**Directions**.
Everything from the line with "add(list(pieces.values()), mode=Mode.SUBTRACT)" through the line with "for node in" should be repeated exactly, both of those lines included, and nothing else.

**Provided data**.
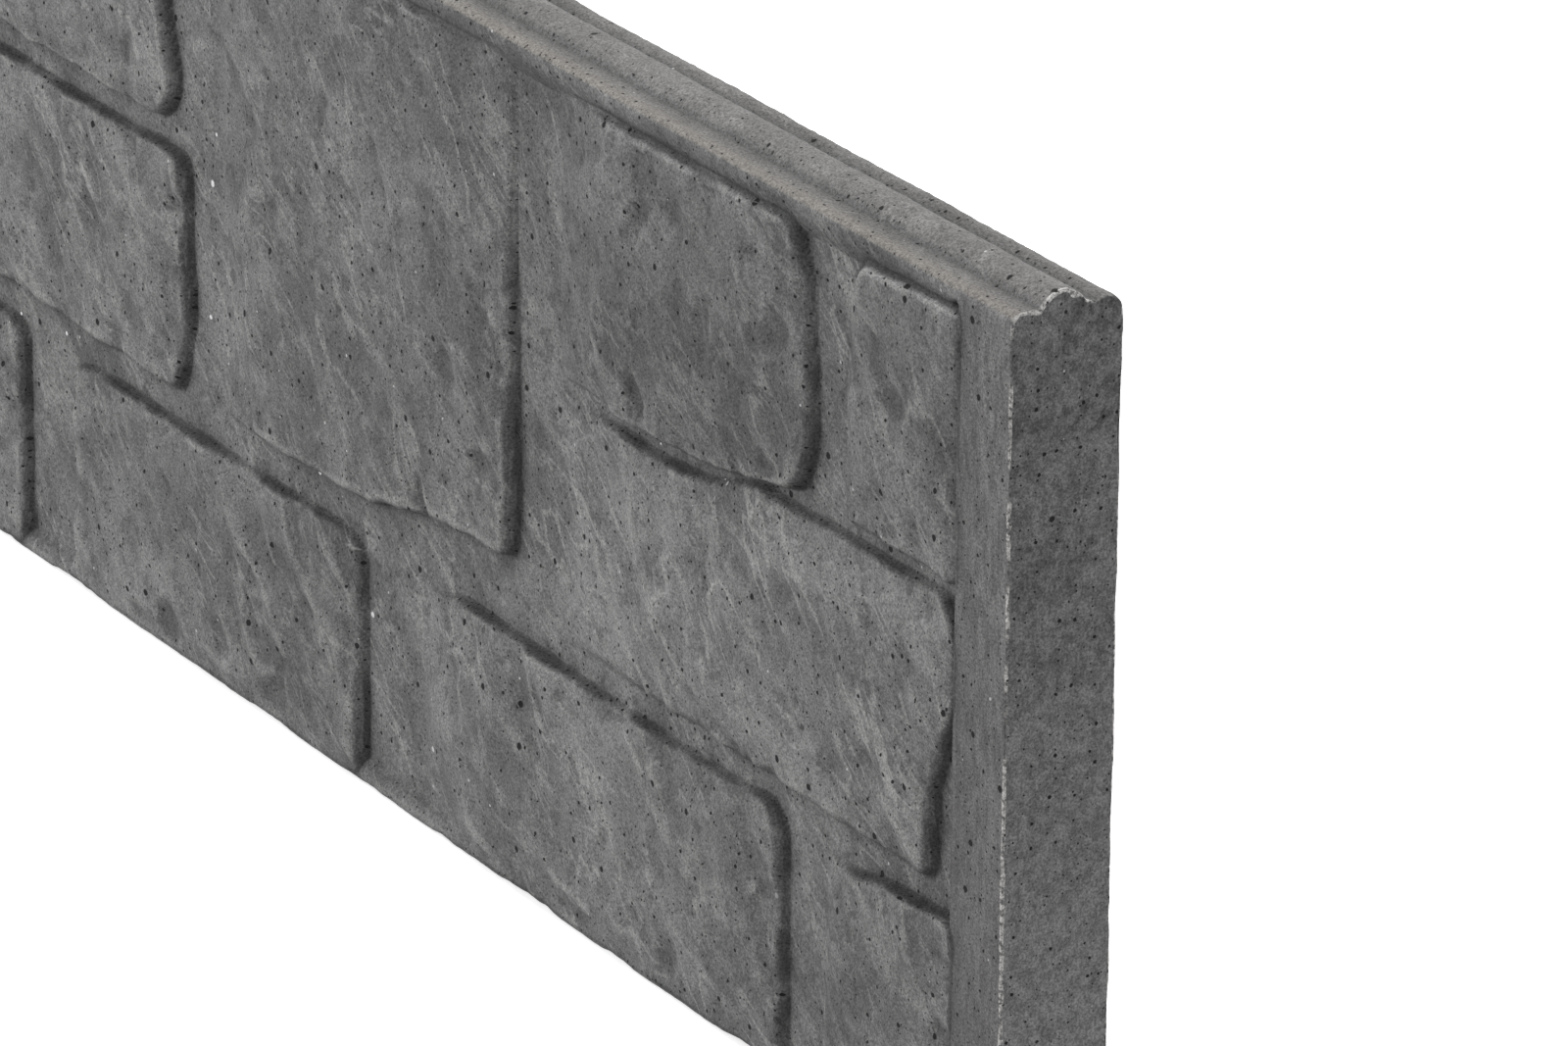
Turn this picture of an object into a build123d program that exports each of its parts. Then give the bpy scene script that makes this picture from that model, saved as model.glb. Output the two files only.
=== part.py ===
from build123d import *

import os

# Precast concrete fence panel. One long edge carries a tongue and the other a matching groove,
# the front shows rough-hewn stones standing on a sunk joint, and a welded steel mesh with
# clip-on plastic spacers is cast inside.
#
# Millimetres, +Z up. +X runs along the length, the stone face looks towards -Y and the plain
# cast back towards +Y. The origin is at the middle of the underside.

# Overall sizes
length = 1840.0
height = 360.0  # underside to shoulder, which is also the pitch of stacked panels
thickness = 48.0

# Tongue along the top edge and groove along the underside
shoulder_width = 11.8  # flat ledge in front of the tongue
tongue_width = 20.0
tongue_height = 6.0
groove_side_clearance = 1.5  # each side of the tongue of the panel below
groove_top_clearance = 2.0
valley_depth = 1.6  # shallow dip between the tongue and the back lip
lip_width = 1.0  # flat of the back lip, next to the rounded back edge

# Worn edges
front_edge_radius = 3.0
back_edge_radius = 6.5
foot_edge_radius = 2.0

# Sunk field of the stone face and the plain frame around it
margin_width = 35.0  # plain strip at each end, which stands in the slot of a post
rail_height = 3.0  # plain strip under the shoulder
bevel_height = 13.0  # slope from the rail down into the field
sill_height = 4.0  # plain strip above the underside
relief_depth = 5.5
stone_root = 1.0  # how far a stone's body reaches in behind the joint
stone_draft = 14.0  # degrees
stone_corner_radius = 7.0

# Steel mesh
bar_diameter = 6.0
bar_count = 4
bar_end_cover = 20.0
bar_edge_cover = 37.0
wire_diameter = 5.0
wire_count = 6
wire_end_cover = 60.0
wire_overhang = 12.0
weld_bite = 1.0  # how far a wire sinks into the bar it is welded to

# Clip-on spacers that hold the mesh off the mould
spacer_length = 8.0
spacer_wall = 2.6
spacer_mouth = 4.4
spacer_toe_width = 3.0
spacer_tip_cover = 0.6

# Positions that follow from the sizes
front = -thickness / 2
back = thickness / 2
joint_face = front + relief_depth
tongue_front = front + shoulder_width
tongue_back = tongue_front + tongue_width
tongue_middle = (tongue_front + tongue_back) / 2
lip_start = back - back_edge_radius - lip_width
field_length = length - 2 * margin_width

mesh_depth = bar_diameter + wire_diameter - weld_bite
bar_y = (joint_face + back - mesh_depth + bar_diameter) / 2
wire_y = bar_y + (bar_diameter + wire_diameter) / 2 - weld_bite
bar_length = length - 2 * bar_end_cover
bar_pitch = (height - 2 * bar_edge_cover) / (bar_count - 1)
bar_levels = [bar_edge_cover + i * bar_pitch for i in range(bar_count)]
wire_pitch = (length - 2 * wire_end_cover) / (wire_count - 1)
wire_places = [-length / 2 + wire_end_cover + i * wire_pitch for i in range(wire_count)]

# Outlines of the stones, drawn on a field of this size. The first number of a point runs from
# the right end of the panel to the left, the second from the underside upwards.
drawn_length = 1840.0
drawn_height = 360.0
stones = [
    # upper course
    [(36, 241), (36, 351), (102, 351), (116, 336), (122, 241)],
    [(137, 262), (144, 242), (216, 229), (328, 228), (330, 350), (152, 350), (141, 328)],
    [(358, 140), (420, 137), (480, 124), (604, 121), (601, 351), (360, 351)],
    [(634, 254), (646, 237), (900, 238), (896, 351), (652, 351), (643, 290)],
    [(916, 238), (1106, 234), (1112, 351), (910, 351)],
    [(1118, 140), (1190, 137), (1322, 142), (1328, 351), (1124, 351)],
    [(1338, 233), (1556, 236), (1560, 351), (1342, 351)],
    [(1572, 240), (1803, 237), (1803, 351), (1574, 351)],
    # middle course
    [(52, 119), (50, 160), (37, 190), (36, 222), (46, 236), (180, 235), (216, 224), (327, 221), (326, 119)],
    [(636, 119), (626, 150), (628, 226), (864, 225), (868, 119)],
    [(880, 120), (1106, 122), (1104, 222), (876, 225)],
    [(1338, 121), (1596, 118), (1592, 225), (1336, 221)],
    [(1608, 119), (1803, 121), (1803, 227), (1604, 228)],
    # lower course, whose stones run down into the sill
    [(36, 1), (36, 111), (80, 110), (112, 104), (132, 105), (133, 1)],
    [(155, 1), (155, 99), (163, 109), (240, 106), (400, 109), (436, 103), (438, 1)],
    [(481, 1), (482, 100), (500, 107), (720, 104), (738, 99), (740, 1)],
    [(777, 1), (777, 104), (996, 105), (1000, 1)],
    [(1012, 1), (1016, 109), (1222, 106), (1226, 1)],
    [(1240, 1), (1238, 104), (1490, 108), (1494, 1)],
    [(1506, 1), (1508, 106), (1652, 104), (1650, 1)],
    [(1664, 1), (1668, 106), (1803, 109), (1803, 1)],
]


def stone_points(outline):
    """Stone outline on the panel, stretched to the field that the panel leaves."""
    stretch = field_length / (drawn_length - 2 * margin_width)
    rise = height / drawn_height
    return [
        (length / 2 - margin_width - (along - margin_width) * stretch, up * rise)
        for along, up in outline
    ]


def tongue_arc(side_clearance, top_clearance, foot):
    """Rounded crown of the tongue, grown by the clearances, with its ends at the given level."""
    return ThreePointArc(
        (tongue_front - side_clearance, foot),
        (tongue_middle, foot + tongue_height + top_clearance),
        (tongue_back + side_clearance, foot),
    )


def make_bar(level):
    """Straight bar along the panel."""
    with BuildPart() as bar:
        with BuildSketch(Plane.YZ.offset(-bar_length / 2)):
            with Locations((bar_y, level)):
                Circle(bar_diameter / 2)
        extrude(amount=bar_length)
    return bar.part


def make_wire(place, bars):
    """Upright wire behind the bars, with a shallow saddle where it is welded to each one."""
    with BuildPart() as wire:
        with BuildSketch(Plane.XY.offset(bar_levels[0] - wire_overhang)):
            with Locations((place, wire_y)):
                Circle(wire_diameter / 2)
        extrude(amount=bar_levels[-1] - bar_levels[0] + 2 * wire_overhang)
        add(bars, mode=Mode.SUBTRACT)
    return wire.part


def make_spacer(place, level):
    """Clip that grips a bar, with a tapered leg that ends just behind the joint face."""
    grip_radius = bar_diameter / 2 + spacer_wall
    toe_y = joint_face + spacer_tip_cover
    with BuildPart() as spacer:
        with BuildSketch(Plane.YZ.offset(place - spacer_length / 2)):
            with Locations((bar_y, level)):
                Circle(grip_radius)
            with BuildLine():
                Polyline(
                    (toe_y, level - spacer_toe_width / 2),
                    (toe_y, level + spacer_toe_width / 2),
                    (bar_y, level + grip_radius),
                    (bar_y, level - grip_radius),
                    close=True,
                )
            make_face()
            with Locations((bar_y, level)):
                Circle(bar_diameter / 2, mode=Mode.SUBTRACT)
            with Locations((bar_y + grip_radius, level)):
                Rectangle(2 * grip_radius, spacer_mouth, mode=Mode.SUBTRACT)
        extrude(amount=spacer_length)
    return spacer.part


# Reinforcement, named by where each piece lies
pieces = {}
for number, level in enumerate(bar_levels, start=1):
    pieces[f"mesh_bar_{number}"] = make_bar(level)
bars = list(pieces.values())

for number, place in enumerate(wire_places, start=1):
    pieces[f"mesh_wire_{number}"] = make_wire(place, bars)

spacer_places = [-2 * wire_pitch, 0, 2 * wire_pitch]
for row, level in (("lower", bar_levels[0]), ("upper", bar_levels[-1])):
    for number, place in enumerate(spacer_places, start=1):
        pieces[f"spacer_{row}_{number}"] = make_spacer(place, level)

# Concrete body, cast around the reinforcement
with BuildPart() as concrete_panel:
    with BuildSketch(Plane.YZ.offset(-length / 2)):
        with BuildLine():
            tongue = tongue_arc(0, 0, height)
            Polyline(
                tongue @ 1,
                ((tongue_back + lip_start) / 2, height - valley_depth),
                (lip_start, height),
                (back, height),
                (back, 0),
                (front, 0),
                (front, height),
                tongue @ 0,
            )
        make_face()
        fillet(vertices().group_by(Axis.X)[0].sort_by(Axis.Y)[-1], front_edge_radius)
        fillet(vertices().group_by(Axis.X)[-1].sort_by(Axis.Y)[-1], back_edge_radius)
        fillet(vertices().group_by(Axis.Y)[0], foot_edge_radius)
        with BuildLine():
            groove = tongue_arc(groove_side_clearance, groove_top_clearance, 0)
            Line(groove @ 1, groove @ 0)
        make_face(mode=Mode.SUBTRACT)
    extrude(amount=length)

    # Sunk field of the stone face, with a slope under the rail and another above the sill
    with BuildSketch(Plane.YZ.offset(-field_length / 2)):
        with BuildLine():
            Polyline(
                (front, sill_height),
                (joint_face, sill_height + relief_depth / 2),
                (joint_face, height - rail_height - bevel_height),
                (front, height - rail_height),
                close=True,
            )
        make_face()
    extrude(amount=field_length, mode=Mode.SUBTRACT)

    # Stones, standing on the joint face and flush with the frame
    for outline in stones:
        stone_plane = Plane((0, joint_face + stone_root, 0), x_dir=(1, 0, 0), z_dir=(0, -1, 0))
        with BuildSketch(stone_plane) as stone:
            with BuildLine():
                Polyline(*stone_points(outline), close=True)
            make_face()
            fillet(stone.vertices(), stone_corner_radius)
        extrude(amount=stone_root + relief_depth, taper=stone_draft)

    add(list(pieces.values()), mode=Mode.SUBTRACT)

pieces["concrete_panel"] = concrete_panel.part

os.makedirs("parts", exist_ok=True)
for name, piece in pieces.items():
    piece.label = name
    export_step(piece, f"parts/{name}.step")
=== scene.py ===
import itertools
import math

import bpy
import numpy as np
from mathutils import Matrix, Vector


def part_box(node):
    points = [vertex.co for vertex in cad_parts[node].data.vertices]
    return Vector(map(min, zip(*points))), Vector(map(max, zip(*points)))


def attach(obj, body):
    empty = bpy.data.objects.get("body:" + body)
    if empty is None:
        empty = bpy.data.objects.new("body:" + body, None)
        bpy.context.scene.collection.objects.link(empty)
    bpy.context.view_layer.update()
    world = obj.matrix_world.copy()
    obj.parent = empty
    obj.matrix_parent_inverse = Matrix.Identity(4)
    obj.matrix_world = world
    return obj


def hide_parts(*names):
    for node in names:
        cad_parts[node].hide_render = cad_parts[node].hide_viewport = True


# Precast concrete fence panel with rough stones on its front, in the row frame: +X along the
# length, the stones towards -Y, +Z up. Shapes are worked out in millimetres and made in metres.

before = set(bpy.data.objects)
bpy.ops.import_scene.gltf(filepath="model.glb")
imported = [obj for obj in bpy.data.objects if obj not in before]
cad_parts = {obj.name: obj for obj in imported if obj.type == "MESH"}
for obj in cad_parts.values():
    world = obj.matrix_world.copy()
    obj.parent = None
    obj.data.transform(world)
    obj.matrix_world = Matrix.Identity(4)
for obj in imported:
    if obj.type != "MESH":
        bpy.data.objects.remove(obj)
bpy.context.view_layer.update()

MM = 0.001

# Sizes read from the frame
panel_low, panel_high = (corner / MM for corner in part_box("concrete_panel"))
half_length = panel_high.x
front = panel_low.y
back = panel_high.y
crown = panel_high.z

# Section of the panel
tongue_height = 6.0
shoulder = crown - tongue_height
shoulder_width = 11.8
tongue_width = 20.0
groove_clearance = 1.5
groove_height = 8.0
valley_depth = 1.6
lip_width = 1.0
shoulder_radius = 3.0
margin_shoulder_radius = 4.5
back_radius = 6.5
foot_radius = 2.0

# Frame around the stones
margin_width = 35.0
rail_height = 3.0
bevel_height = 13.0
sill_height = 4.0
sill_bevel = 6.0
margin_bevel = 1.3
field_corner = 6.0
joint_depth = 5.5

# Width of a stone's side wall, by the way that it faces
right_wall = 4.0
left_wall = 12.0
top_wall = 2.4
bottom_wall = 3.0
crest_wall = 4.5  # top of the upper course, which the light catches

# Face of a stone
stone_corner = 8.0
dome_height = 2.6  # from the edges to the middle
dome_reach = 12.0
face_drop = 1.2  # how far below the frame the face starts at its edges
facet_width = 38.0
facet_slope = 0.14
breaks = ((48, 130, 2.6), (22, 60, 2.0), (11, 30, 0.8), (5, 14, 0.25))  # (width, length, height)
hollow_depth = 1.6
crest_proud = 0.9  # how much further the upper course stands out
scallop_depth = 1.4
ramp_length = 55.0  # over which a stone rises from the joint at its left end
most_proud = 3.2  # a stone's highest point in front of the frame
edge_reach = 28.0  # over which the height of a right edge passes into that of the face

# Wear
foot_chip = 1.6  # most that is worn off the foot of the front
scraped_height = 480.0  # the upright corners are scraped less and less up to this level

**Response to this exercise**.
    add(list(pieces.values()), mode=Mode.SUBTRACT)

pieces["concrete_panel"] = concrete_panel.part

os.makedirs("parts", exist_ok=True)
for name, piece in pieces.items():
    piece.label = name
    export_step(piece, f"parts/{name}.step")
=== scene.py ===
import itertools
import math

import bpy
import numpy as np
from mathutils import Matrix, Vector


def part_box(node):
    points = [vertex.co for vertex in cad_parts[node].data.vertices]
    return Vector(map(min, zip(*points))), Vector(map(max, zip(*points)))


def attach(obj, body):
    empty = bpy.data.objects.get("body:" + body)
    if empty is None:
        empty = bpy.data.objects.new("body:" + body, None)
        bpy.context.scene.collection.objects.link(empty)
    bpy.context.view_layer.update()
    world = obj.matrix_world.copy()
    obj.parent = empty
    obj.matrix_parent_inverse = Matrix.Identity(4)
    obj.matrix_world = world
    return obj


def hide_parts(*names):
    for node in names:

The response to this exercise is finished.